Mr Sclater has defended Mr Stein’s strategy by saying that it helped GKN to outgrow the relative drag of its pension deficit. Melrose seized on this. Then won’t a hasty sale of Driveline leave the GKN aerospace rump with pension liabilities “inappropriate for the size of the underlying business” with the risk being borne by employees and pensioners? Not so, says GKN, because cash from the deal will reduce the deficit and Dana will take on pension liabilities from Driveline. It remains to be seen whether this reassures GKN’s Driveline people – Dana took protection from bankruptcy in the last downturn. 

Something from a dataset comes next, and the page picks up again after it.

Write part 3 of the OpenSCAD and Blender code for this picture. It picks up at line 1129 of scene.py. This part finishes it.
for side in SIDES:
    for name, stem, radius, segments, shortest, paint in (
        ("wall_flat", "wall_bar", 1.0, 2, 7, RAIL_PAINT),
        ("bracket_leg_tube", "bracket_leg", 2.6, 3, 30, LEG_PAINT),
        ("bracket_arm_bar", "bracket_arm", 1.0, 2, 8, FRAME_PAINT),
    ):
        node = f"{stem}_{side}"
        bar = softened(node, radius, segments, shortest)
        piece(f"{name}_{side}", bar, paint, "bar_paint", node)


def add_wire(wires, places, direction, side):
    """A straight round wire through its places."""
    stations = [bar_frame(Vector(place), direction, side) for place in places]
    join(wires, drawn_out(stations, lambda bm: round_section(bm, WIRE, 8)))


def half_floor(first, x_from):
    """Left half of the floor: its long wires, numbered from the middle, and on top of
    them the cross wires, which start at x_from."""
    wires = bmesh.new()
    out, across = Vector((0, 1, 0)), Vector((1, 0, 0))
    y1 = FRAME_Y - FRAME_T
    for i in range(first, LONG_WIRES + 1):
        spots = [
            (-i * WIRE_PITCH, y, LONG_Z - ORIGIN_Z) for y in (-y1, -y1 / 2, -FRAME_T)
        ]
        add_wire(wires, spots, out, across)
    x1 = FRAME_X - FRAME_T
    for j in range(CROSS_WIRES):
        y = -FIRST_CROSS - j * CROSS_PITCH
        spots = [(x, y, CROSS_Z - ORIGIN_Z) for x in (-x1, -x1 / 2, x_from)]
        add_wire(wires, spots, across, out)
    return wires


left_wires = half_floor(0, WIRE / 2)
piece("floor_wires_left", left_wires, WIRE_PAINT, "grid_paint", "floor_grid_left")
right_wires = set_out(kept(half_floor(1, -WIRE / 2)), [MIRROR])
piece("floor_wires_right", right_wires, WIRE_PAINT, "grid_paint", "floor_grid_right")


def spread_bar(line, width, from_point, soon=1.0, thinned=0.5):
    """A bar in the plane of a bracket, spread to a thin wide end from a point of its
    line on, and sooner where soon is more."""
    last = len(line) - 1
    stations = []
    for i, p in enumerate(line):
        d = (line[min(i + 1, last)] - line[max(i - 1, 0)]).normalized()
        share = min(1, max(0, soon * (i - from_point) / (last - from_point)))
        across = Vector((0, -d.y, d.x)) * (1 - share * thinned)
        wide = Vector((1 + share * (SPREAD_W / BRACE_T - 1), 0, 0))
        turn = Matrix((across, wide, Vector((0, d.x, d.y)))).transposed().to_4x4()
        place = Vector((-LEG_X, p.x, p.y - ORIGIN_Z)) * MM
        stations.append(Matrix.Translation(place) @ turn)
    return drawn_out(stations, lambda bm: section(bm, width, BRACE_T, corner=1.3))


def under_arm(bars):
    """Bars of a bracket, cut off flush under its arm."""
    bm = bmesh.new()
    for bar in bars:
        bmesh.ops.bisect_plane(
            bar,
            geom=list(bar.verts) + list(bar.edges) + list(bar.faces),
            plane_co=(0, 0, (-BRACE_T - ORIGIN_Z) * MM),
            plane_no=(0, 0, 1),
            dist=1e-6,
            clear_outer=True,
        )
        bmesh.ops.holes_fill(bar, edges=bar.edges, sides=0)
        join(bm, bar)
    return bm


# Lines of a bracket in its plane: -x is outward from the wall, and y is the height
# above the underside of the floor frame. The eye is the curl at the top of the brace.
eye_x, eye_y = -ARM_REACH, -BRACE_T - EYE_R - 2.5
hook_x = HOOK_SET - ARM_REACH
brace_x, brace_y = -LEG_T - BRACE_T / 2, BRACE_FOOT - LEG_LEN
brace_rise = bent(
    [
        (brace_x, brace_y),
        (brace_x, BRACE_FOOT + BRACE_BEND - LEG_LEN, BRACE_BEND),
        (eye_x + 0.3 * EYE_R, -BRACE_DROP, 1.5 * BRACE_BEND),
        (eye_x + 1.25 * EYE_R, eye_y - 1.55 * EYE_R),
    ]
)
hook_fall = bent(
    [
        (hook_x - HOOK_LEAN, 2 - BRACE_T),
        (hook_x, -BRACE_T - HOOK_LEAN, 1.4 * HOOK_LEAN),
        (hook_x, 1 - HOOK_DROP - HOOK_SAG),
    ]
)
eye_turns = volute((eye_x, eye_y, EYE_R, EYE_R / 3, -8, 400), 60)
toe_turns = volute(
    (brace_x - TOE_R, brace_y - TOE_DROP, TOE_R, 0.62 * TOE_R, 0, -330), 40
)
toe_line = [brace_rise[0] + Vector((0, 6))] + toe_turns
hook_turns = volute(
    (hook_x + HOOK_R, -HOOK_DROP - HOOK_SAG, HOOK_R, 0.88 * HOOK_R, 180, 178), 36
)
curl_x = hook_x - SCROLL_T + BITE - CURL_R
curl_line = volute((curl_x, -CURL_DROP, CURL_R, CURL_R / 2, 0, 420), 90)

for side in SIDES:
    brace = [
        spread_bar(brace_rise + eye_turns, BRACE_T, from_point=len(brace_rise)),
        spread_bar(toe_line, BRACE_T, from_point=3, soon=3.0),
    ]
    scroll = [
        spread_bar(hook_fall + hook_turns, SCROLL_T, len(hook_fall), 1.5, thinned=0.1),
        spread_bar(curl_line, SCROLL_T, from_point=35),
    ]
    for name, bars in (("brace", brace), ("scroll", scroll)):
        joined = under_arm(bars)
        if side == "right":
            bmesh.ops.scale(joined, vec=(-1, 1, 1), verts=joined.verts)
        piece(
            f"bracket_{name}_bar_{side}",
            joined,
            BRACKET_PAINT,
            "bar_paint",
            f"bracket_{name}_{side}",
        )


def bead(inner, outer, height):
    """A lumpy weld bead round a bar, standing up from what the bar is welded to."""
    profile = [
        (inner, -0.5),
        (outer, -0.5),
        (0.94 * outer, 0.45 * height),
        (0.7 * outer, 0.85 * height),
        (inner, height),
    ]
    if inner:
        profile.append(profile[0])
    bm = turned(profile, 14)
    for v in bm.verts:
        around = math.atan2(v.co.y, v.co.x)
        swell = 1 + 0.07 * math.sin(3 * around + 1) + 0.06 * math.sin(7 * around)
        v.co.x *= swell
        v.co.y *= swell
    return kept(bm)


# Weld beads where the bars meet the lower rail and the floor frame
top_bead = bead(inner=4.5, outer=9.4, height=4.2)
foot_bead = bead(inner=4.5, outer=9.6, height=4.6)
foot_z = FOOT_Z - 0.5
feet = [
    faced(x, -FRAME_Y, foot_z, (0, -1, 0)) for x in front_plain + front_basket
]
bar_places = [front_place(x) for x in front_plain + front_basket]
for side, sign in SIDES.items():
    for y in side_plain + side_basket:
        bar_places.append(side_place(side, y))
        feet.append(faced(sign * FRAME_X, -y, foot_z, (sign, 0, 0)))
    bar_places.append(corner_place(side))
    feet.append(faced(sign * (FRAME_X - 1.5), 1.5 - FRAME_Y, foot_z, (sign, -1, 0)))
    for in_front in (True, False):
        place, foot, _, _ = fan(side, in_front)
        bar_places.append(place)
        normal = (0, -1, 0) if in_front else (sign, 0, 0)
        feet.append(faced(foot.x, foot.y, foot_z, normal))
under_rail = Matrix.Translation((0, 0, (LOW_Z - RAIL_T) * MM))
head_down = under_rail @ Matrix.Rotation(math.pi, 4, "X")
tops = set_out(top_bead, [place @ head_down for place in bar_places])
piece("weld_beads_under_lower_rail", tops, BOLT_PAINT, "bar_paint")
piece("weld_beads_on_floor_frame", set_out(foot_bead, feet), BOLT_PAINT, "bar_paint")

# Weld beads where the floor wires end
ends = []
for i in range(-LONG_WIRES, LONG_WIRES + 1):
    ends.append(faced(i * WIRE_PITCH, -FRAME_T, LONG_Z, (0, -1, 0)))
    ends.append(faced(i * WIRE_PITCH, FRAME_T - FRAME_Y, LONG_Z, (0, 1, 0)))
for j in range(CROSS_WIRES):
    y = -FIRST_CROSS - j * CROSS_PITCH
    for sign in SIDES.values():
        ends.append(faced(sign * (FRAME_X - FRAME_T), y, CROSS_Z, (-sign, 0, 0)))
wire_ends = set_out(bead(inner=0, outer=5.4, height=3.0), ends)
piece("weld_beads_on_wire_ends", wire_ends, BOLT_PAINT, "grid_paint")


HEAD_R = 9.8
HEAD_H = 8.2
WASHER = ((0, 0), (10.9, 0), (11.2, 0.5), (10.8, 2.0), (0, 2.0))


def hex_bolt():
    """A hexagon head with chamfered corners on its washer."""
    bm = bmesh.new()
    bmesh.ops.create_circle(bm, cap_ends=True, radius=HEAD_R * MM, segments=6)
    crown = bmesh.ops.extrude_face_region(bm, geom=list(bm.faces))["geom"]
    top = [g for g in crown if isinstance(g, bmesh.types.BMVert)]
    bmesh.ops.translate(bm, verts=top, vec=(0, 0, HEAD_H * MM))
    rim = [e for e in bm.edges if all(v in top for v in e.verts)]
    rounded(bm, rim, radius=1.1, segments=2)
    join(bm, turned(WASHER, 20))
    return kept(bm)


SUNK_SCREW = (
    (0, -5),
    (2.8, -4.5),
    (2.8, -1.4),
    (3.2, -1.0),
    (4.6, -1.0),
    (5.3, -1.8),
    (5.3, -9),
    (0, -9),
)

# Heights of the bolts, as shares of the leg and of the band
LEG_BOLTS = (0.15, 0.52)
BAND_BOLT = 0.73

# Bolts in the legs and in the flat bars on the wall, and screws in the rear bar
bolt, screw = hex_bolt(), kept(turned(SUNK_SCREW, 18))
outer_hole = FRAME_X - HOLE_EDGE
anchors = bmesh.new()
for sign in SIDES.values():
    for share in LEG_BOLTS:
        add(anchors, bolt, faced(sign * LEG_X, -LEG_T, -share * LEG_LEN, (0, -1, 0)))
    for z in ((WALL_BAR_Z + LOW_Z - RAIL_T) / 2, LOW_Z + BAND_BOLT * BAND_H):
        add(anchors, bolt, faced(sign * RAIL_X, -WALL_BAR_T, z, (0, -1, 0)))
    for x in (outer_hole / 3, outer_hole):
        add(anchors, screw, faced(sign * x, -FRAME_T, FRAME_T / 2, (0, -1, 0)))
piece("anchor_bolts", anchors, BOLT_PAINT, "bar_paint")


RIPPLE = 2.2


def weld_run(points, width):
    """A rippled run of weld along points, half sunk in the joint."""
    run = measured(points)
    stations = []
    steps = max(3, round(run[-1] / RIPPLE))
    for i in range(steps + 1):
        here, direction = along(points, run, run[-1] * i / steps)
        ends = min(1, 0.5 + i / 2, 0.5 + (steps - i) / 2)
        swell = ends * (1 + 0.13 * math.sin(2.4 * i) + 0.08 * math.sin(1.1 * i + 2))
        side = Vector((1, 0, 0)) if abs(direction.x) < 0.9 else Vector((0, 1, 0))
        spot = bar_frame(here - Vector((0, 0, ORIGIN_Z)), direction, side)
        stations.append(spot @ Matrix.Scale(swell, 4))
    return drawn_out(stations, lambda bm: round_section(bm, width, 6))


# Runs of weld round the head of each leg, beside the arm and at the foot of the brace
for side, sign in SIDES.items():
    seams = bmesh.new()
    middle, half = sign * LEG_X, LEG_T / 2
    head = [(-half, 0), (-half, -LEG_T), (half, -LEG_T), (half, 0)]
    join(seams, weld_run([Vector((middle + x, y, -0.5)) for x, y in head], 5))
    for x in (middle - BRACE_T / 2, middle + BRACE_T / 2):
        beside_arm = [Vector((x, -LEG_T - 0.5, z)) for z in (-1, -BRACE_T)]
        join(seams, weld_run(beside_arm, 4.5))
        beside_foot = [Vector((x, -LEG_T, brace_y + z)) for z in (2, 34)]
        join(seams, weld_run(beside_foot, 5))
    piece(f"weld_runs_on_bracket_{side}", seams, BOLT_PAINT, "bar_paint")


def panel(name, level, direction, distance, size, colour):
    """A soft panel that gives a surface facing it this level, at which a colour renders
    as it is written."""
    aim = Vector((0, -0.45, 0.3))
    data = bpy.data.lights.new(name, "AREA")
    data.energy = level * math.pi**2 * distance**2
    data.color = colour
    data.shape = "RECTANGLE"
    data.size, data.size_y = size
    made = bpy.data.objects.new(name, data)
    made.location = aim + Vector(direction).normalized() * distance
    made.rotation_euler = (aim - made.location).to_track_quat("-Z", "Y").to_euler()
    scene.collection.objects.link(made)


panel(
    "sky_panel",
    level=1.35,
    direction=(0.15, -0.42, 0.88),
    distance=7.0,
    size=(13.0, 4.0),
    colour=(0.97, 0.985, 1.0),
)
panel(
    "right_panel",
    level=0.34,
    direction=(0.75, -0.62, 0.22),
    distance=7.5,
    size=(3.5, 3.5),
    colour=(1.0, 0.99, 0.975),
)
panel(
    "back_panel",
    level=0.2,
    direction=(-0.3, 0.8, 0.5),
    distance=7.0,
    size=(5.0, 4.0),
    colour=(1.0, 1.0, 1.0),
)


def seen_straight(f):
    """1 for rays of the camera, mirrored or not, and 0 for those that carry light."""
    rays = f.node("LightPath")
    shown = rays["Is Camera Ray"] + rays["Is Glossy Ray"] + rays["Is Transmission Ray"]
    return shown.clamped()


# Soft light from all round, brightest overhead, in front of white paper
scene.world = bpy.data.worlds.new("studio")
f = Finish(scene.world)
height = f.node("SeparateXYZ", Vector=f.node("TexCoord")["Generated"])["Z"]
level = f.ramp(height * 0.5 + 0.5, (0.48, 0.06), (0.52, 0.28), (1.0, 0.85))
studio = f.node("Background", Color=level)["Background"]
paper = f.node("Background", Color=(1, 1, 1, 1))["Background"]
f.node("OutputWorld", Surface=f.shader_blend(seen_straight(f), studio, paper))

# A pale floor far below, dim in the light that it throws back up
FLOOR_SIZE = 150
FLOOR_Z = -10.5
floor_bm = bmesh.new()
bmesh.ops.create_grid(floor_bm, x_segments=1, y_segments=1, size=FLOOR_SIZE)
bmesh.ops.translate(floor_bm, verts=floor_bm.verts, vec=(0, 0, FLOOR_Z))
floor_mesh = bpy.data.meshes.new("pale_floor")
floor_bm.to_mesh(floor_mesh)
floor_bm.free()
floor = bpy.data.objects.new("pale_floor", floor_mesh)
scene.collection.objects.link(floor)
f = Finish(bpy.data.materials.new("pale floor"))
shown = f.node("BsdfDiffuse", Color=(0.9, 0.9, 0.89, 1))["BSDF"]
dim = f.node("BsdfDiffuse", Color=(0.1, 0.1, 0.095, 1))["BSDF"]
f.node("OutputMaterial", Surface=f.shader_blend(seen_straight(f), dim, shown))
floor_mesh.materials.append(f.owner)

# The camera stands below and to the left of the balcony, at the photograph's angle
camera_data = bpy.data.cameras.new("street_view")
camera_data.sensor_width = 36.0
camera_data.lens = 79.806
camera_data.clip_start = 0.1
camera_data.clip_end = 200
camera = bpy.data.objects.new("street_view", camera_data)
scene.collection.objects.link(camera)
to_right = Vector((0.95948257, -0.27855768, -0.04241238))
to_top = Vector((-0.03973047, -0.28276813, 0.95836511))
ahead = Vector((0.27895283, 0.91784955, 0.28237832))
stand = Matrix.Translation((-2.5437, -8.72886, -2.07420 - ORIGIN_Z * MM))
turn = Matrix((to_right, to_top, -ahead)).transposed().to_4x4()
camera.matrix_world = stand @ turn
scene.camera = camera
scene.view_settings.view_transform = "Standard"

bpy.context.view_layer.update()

For some, the assessment of Mr Stein’s performance was tough but fair – less about failure, more about recognising the scale of the challenge that he set himself. Professor David Bailey of Aston Business School has been quoted as saying that “Driveline is the jewel in the crown of GKN”.  Electric and hybrid vehicles are the future and Mr Stein deserves credit for having the vision to direct “over a quarter of Driveline’s engineering investment into electrified drivetrains”. Professor Bailey points to its partnership with Panasonic Jaguar’s E racing team as evidence of GKN’s cutting-edge technology and fears that the scale of its long-term investment policy might be sacrificed for short-term gains.

He also questions why markets treat GKN with its advanced technology differently to companies like Tesla, which is valued not on current sales but on future potential. If only Driveline could be rated in the same way as Tesla, then the current GKN would look seriously undervalued. 

Henry Ford famously offered his model T customers any colour as long as it was black. Ms Stevens and Melrose are offering GKN shareholders a similar Hobson’s choice: GKN will be slimmed down either way. A stronger talent pipeline might have found a champion to build on GKN’s strengths and keep the company whole as a viable entity.